►
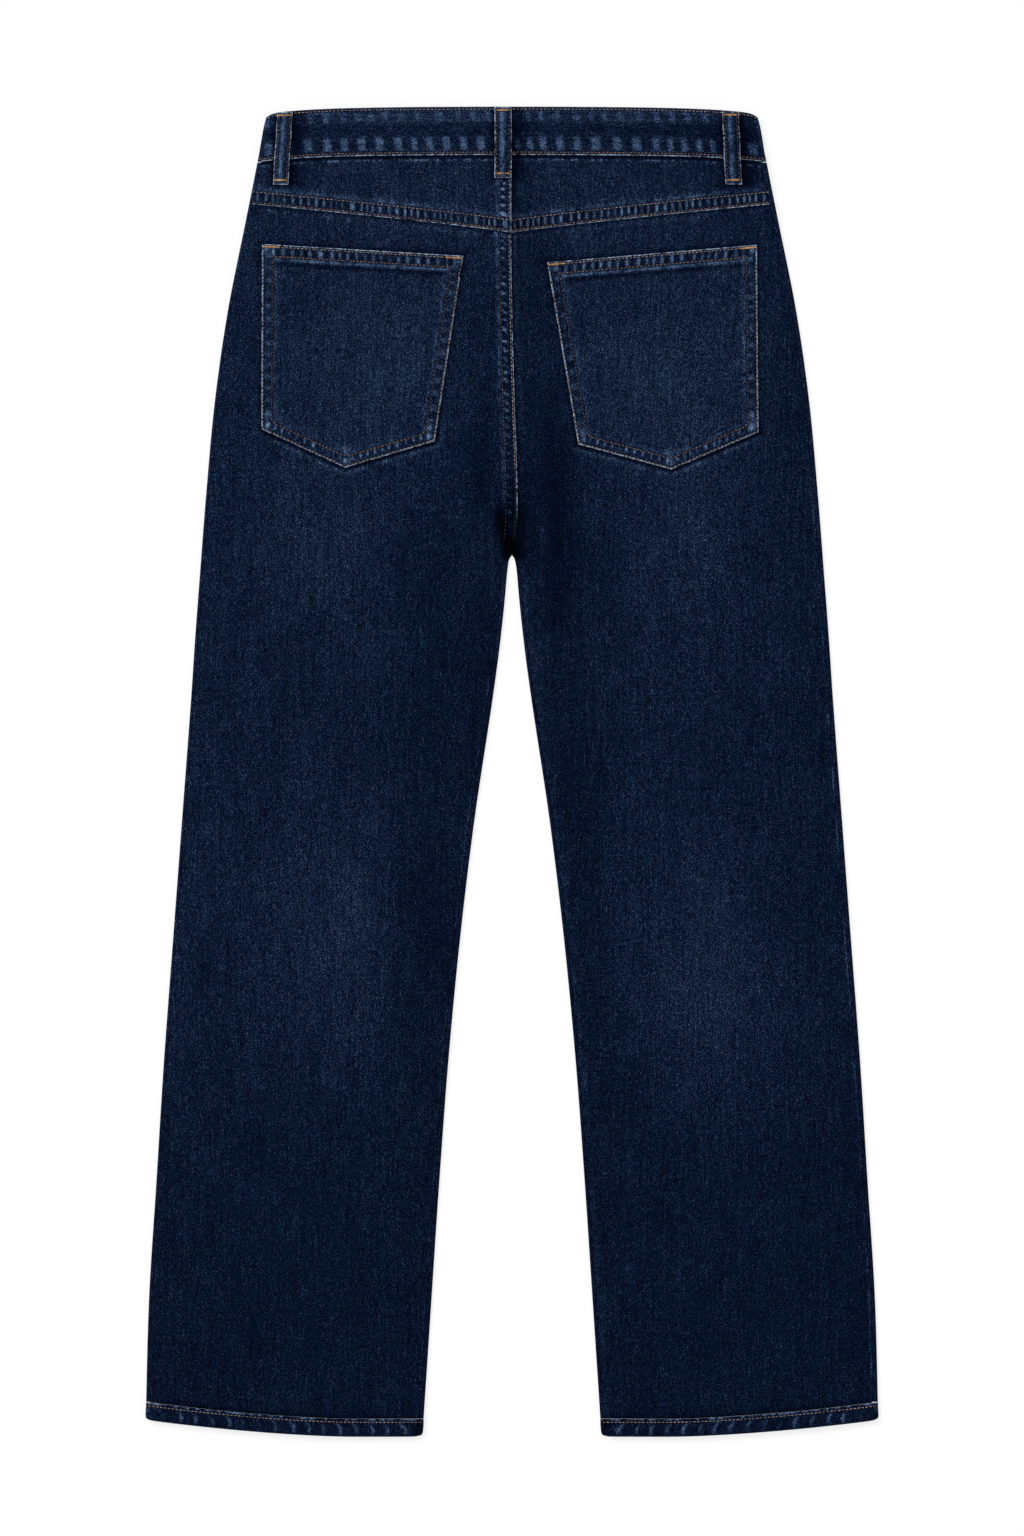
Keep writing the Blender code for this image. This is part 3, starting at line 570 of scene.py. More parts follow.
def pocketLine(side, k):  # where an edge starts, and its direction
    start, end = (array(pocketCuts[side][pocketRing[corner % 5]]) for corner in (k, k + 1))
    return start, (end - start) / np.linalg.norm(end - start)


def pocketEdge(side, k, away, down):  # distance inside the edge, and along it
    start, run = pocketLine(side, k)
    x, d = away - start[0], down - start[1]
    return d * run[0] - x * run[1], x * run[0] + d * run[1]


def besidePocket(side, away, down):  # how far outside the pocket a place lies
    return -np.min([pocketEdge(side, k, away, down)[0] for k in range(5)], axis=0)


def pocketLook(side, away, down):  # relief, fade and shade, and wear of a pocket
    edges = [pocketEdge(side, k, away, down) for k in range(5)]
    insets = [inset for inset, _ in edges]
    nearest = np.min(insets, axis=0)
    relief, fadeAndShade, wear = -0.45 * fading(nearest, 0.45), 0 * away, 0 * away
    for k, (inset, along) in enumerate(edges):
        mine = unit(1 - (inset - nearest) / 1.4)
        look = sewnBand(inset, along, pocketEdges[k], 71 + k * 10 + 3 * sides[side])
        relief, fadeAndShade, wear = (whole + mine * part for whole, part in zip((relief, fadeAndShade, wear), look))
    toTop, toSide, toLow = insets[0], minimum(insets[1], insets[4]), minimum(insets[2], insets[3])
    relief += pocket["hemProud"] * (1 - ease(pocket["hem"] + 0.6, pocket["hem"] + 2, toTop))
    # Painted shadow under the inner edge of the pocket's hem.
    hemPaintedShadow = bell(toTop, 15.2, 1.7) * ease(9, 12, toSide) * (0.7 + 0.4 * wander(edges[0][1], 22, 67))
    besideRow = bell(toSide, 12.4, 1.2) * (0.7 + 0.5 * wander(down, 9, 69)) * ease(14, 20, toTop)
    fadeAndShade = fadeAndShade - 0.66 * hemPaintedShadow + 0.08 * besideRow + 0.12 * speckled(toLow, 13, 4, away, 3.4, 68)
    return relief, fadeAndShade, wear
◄
►
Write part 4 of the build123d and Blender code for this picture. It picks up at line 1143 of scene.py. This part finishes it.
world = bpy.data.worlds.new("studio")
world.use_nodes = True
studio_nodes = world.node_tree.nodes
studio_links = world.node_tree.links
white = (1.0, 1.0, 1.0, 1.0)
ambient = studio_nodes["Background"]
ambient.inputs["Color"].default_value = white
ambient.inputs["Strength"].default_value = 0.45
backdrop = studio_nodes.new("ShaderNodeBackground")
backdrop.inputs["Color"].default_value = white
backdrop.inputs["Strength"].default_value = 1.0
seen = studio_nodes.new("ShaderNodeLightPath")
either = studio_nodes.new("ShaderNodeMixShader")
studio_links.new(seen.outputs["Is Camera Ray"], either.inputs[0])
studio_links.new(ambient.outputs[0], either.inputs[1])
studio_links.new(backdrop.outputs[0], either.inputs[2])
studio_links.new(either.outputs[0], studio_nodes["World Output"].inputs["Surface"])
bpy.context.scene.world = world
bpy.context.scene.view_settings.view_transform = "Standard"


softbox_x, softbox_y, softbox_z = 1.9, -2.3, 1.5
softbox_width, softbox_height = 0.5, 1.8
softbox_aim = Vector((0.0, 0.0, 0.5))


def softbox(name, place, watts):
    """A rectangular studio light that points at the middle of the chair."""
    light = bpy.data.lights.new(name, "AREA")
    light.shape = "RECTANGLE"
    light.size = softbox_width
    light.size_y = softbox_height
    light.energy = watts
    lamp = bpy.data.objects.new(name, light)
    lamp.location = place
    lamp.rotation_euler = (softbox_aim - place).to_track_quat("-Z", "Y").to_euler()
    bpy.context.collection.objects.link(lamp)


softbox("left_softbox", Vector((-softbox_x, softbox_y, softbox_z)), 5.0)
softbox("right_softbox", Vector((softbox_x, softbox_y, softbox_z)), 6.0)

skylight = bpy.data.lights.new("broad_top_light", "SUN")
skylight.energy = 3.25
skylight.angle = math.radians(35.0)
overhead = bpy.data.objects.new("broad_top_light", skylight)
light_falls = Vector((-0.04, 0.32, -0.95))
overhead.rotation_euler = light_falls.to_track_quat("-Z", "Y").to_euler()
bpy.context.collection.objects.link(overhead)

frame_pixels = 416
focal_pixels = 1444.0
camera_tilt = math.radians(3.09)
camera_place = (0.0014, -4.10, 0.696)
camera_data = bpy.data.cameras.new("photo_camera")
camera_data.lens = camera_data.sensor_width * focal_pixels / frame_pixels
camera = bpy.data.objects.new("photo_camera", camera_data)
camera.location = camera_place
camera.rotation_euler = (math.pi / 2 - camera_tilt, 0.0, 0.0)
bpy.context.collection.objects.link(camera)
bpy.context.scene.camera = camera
◄
►
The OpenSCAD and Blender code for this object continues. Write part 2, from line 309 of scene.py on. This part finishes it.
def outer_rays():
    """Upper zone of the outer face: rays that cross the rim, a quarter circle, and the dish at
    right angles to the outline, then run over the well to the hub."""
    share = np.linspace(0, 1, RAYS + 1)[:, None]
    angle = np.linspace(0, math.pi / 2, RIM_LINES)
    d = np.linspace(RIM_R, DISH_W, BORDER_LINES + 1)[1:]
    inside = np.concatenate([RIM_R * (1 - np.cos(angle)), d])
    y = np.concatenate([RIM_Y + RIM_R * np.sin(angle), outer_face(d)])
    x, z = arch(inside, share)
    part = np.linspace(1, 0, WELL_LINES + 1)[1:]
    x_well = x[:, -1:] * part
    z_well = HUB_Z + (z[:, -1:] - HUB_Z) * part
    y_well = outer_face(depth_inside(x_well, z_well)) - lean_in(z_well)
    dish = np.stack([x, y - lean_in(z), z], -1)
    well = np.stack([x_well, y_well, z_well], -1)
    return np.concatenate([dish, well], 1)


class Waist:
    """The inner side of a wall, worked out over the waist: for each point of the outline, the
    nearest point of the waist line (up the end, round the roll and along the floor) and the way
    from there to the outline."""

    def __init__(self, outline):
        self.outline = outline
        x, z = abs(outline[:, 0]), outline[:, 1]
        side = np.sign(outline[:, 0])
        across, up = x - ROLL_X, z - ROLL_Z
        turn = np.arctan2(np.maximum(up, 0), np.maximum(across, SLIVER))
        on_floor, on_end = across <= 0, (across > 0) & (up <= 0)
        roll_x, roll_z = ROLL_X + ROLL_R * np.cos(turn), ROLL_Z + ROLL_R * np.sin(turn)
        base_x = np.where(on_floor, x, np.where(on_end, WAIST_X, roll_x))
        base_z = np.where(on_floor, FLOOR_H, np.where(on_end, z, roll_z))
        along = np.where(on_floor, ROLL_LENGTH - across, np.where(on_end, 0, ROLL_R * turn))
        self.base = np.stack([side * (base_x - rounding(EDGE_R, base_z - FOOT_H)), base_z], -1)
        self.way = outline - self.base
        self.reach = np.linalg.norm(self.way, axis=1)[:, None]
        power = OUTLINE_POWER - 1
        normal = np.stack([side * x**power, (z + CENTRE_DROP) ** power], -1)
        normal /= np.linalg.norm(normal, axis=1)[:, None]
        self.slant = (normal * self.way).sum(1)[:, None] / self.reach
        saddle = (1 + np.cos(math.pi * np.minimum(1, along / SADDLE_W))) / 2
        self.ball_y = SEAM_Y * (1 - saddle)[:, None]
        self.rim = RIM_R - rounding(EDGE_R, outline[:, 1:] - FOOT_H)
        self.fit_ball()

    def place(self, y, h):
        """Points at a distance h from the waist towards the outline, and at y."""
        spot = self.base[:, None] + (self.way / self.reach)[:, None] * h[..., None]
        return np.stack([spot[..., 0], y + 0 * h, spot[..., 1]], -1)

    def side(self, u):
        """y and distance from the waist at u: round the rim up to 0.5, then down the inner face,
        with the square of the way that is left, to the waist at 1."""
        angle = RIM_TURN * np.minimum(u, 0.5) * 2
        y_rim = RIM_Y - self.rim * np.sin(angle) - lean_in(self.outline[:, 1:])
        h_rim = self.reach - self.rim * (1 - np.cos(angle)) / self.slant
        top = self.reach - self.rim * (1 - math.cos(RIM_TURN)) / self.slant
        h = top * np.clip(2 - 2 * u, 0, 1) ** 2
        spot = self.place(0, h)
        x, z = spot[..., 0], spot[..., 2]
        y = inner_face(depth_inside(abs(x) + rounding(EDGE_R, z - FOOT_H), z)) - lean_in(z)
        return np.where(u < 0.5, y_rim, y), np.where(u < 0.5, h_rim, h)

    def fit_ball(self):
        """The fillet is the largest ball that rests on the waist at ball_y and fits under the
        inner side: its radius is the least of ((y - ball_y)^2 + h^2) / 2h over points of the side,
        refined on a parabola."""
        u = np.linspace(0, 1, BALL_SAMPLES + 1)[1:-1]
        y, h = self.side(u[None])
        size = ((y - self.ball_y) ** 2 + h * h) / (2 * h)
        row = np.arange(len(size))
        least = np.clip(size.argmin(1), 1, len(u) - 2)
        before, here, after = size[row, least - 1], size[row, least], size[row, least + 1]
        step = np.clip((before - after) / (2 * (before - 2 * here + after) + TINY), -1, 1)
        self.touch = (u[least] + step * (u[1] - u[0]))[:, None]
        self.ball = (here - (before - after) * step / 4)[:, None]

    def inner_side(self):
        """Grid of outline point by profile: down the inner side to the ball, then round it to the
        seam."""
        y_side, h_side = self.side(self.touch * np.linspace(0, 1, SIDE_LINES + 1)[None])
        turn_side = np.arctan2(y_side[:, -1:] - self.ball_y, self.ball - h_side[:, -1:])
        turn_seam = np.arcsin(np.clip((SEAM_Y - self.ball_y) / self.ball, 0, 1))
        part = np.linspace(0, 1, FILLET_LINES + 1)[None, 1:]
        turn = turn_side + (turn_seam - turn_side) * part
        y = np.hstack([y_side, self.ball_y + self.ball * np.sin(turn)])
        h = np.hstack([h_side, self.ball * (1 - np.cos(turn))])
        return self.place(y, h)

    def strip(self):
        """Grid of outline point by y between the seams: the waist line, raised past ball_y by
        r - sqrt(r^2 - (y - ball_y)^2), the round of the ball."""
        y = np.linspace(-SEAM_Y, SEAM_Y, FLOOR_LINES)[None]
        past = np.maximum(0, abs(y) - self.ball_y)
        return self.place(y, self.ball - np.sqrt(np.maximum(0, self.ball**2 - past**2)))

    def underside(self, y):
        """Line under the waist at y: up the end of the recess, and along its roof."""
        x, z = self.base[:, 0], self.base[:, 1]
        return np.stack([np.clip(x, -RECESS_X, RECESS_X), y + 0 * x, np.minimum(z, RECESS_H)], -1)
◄
**Exercise brief**. Look above for the line that contains "Keep writing the". Starting there, transcribe every line exactly until you have copied the line that contains "return -np.min([pocketEdge(side, k, away, down)[0]".

**Written solution**.
Keep writing the Blender code for this image. This is part 3, starting at line 570 of scene.py. More parts follow.
def pocketLine(side, k):  # where an edge starts, and its direction
    start, end = (array(pocketCuts[side][pocketRing[corner % 5]]) for corner in (k, k + 1))
    return start, (end - start) / np.linalg.norm(end - start)


def pocketEdge(side, k, away, down):  # distance inside the edge, and along it
    start, run = pocketLine(side, k)
    x, d = away - start[0], down - start[1]
    return d * run[0] - x * run[1], x * run[0] + d * run[1]


def besidePocket(side, away, down):  # how far outside the pocket a place lies
    return -np.min([pocketEdge(side, k, away, down)[0] for k in range(5)], axis=0)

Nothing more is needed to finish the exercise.